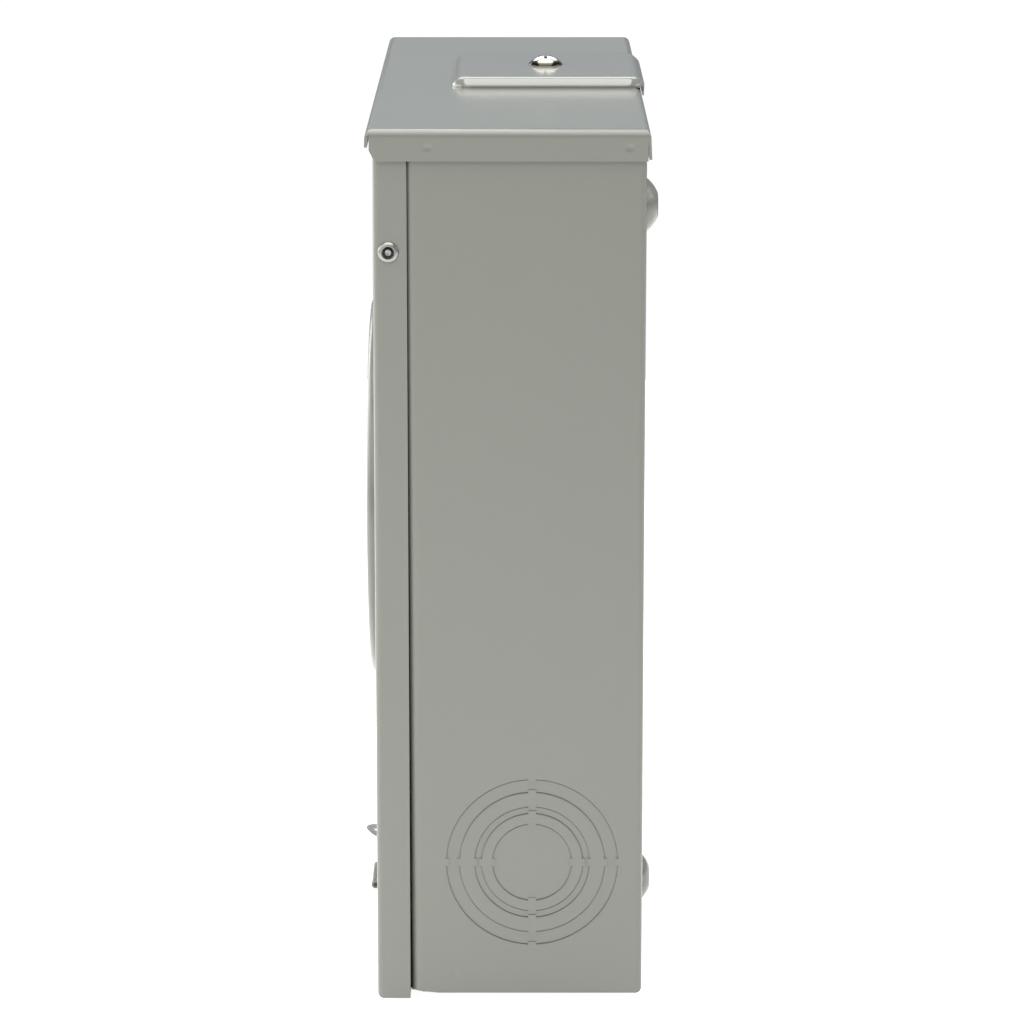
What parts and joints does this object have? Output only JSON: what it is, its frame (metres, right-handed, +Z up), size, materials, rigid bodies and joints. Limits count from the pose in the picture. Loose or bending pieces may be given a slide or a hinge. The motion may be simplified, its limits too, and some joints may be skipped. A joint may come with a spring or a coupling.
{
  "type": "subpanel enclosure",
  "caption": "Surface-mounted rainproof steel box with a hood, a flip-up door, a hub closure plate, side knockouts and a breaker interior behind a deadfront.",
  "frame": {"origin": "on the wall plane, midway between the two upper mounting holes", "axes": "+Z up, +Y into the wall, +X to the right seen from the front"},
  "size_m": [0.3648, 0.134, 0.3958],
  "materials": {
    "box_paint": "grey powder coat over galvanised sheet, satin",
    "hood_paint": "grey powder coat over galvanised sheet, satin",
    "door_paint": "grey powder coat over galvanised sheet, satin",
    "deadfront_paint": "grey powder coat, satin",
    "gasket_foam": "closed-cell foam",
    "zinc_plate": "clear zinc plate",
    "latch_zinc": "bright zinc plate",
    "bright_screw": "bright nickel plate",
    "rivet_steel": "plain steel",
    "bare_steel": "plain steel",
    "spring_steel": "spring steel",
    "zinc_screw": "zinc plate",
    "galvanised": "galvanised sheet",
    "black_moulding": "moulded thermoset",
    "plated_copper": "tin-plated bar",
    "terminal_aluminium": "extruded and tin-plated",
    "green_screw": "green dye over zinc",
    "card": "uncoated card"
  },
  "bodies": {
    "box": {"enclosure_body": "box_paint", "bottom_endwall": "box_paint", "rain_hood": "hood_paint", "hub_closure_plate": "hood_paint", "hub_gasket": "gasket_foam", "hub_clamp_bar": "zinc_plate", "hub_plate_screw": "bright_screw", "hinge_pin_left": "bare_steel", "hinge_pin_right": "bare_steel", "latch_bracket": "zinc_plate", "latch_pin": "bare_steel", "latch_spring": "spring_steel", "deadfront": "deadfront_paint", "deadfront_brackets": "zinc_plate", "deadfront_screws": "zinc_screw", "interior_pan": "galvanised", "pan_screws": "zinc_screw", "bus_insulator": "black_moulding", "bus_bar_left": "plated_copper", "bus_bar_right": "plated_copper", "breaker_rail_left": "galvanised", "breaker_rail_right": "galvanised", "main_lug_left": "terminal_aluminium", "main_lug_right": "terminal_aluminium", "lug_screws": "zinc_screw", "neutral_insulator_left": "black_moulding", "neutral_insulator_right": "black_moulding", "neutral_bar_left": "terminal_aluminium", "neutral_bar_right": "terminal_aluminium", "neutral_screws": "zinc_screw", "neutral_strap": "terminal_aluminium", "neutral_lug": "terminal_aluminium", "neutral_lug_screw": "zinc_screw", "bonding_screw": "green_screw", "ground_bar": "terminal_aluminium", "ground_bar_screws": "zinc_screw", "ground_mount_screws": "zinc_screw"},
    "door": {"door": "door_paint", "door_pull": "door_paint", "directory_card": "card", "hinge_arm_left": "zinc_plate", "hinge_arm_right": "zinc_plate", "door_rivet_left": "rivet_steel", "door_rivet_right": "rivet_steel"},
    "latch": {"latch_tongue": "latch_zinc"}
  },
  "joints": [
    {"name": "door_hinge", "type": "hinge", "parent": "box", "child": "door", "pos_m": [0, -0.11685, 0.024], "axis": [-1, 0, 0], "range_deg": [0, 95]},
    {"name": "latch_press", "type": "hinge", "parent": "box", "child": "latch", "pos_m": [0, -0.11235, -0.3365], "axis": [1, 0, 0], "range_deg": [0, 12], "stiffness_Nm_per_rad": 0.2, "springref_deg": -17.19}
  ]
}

## Problem:
All of the data must be returned exactly.

## Response to the task:
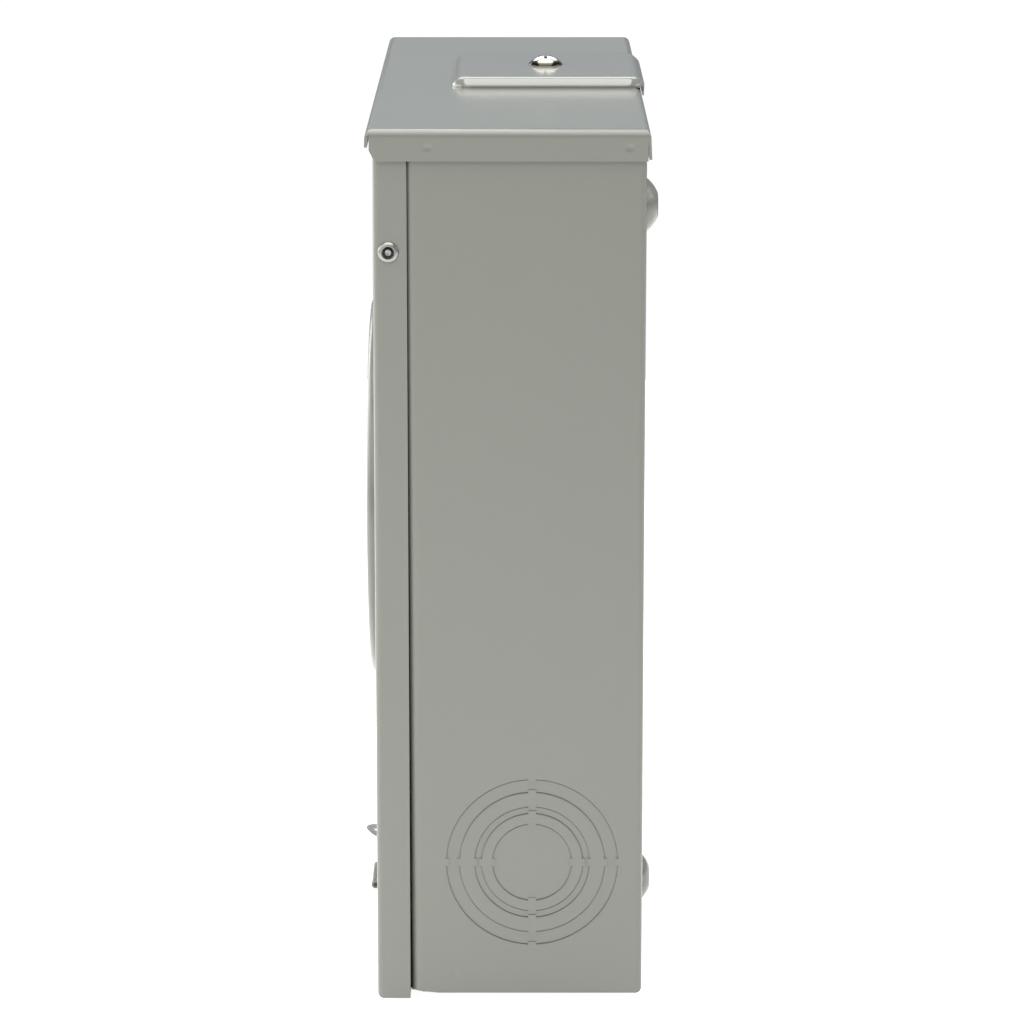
What parts and joints does this object have? Output only JSON: what it is, its frame (metres, right-handed, +Z up), size, materials, rigid bodies and joints. Limits count from the pose in the picture. Loose or bending pieces may be given a slide or a hinge. The motion may be simplified, its limits too, and some joints may be skipped. A joint may come with a spring or a coupling.
{
  "type": "subpanel enclosure",
  "caption": "Surface-mounted rainproof steel box with a hood, a flip-up door, a hub closure plate, side knockouts and a breaker interior behind a deadfront.",
  "frame": {"origin": "on the wall plane, midway between the two upper mounting holes", "axes": "+Z up, +Y into the wall, +X to the right seen from the front"},
  "size_m": [0.3648, 0.134, 0.3958],
  "materials": {
    "box_paint": "grey powder coat over galvanised sheet, satin",
    "hood_paint": "grey powder coat over galvanised sheet, satin",
    "door_paint": "grey powder coat over galvanised sheet, satin",
    "deadfront_paint": "grey powder coat, satin",
    "gasket_foam": "closed-cell foam",
    "zinc_plate": "clear zinc plate",
    "latch_zinc": "bright zinc plate",
    "bright_screw": "bright nickel plate",
    "rivet_steel": "plain steel",
    "bare_steel": "plain steel",
    "spring_steel": "spring steel",
    "zinc_screw": "zinc plate",
    "galvanised": "galvanised sheet",
    "black_moulding": "moulded thermoset",
    "plated_copper": "tin-plated bar",
    "terminal_aluminium": "extruded and tin-plated",
    "green_screw": "green dye over zinc",
    "card": "uncoated card"
  },
  "bodies": {
    "box": {"enclosure_body": "box_paint", "bottom_endwall": "box_paint", "rain_hood": "hood_paint", "hub_closure_plate": "hood_paint", "hub_gasket": "gasket_foam", "hub_clamp_bar": "zinc_plate", "hub_plate_screw": "bright_screw", "hinge_pin_left": "bare_steel", "hinge_pin_right": "bare_steel", "latch_bracket": "zinc_plate", "latch_pin": "bare_steel", "latch_spring": "spring_steel", "deadfront": "deadfront_paint", "deadfront_brackets": "zinc_plate", "deadfront_screws": "zinc_screw", "interior_pan": "galvanised", "pan_screws": "zinc_screw", "bus_insulator": "black_moulding", "bus_bar_left": "plated_copper", "bus_bar_right": "plated_copper", "breaker_rail_left": "galvanised", "breaker_rail_right": "galvanised", "main_lug_left": "terminal_aluminium", "main_lug_right": "terminal_aluminium", "lug_screws": "zinc_screw", "neutral_insulator_left": "black_moulding", "neutral_insulator_right": "black_moulding", "neutral_bar_left": "terminal_aluminium", "neutral_bar_right": "terminal_aluminium", "neutral_screws": "zinc_screw", "neutral_strap": "terminal_aluminium", "neutral_lug": "terminal_aluminium", "neutral_lug_screw": "zinc_screw", "bonding_screw": "green_screw", "ground_bar": "terminal_aluminium", "ground_bar_screws": "zinc_screw", "ground_mount_screws": "zinc_screw"},
    "door": {"door": "door_paint", "door_pull": "door_paint", "directory_card": "card", "hinge_arm_left": "zinc_plate", "hinge_arm_right": "zinc_plate", "door_rivet_left": "rivet_steel", "door_rivet_right": "rivet_steel"},
    "latch": {"latch_tongue": "latch_zinc"}
  },
  "joints": [
    {"name": "door_hinge", "type": "hinge", "parent": "box", "child": "door", "pos_m": [0, -0.11685, 0.024], "axis": [-1, 0, 0], "range_deg": [0, 95]},
    {"name": "latch_press", "type": "hinge", "parent": "box", "child": "latch", "pos_m": [0, -0.11235, -0.3365], "axis": [1, 0, 0], "range_deg": [0, 12], "stiffness_Nm_per_rad": 0.2, "springref_deg": -17.19}
  ]
}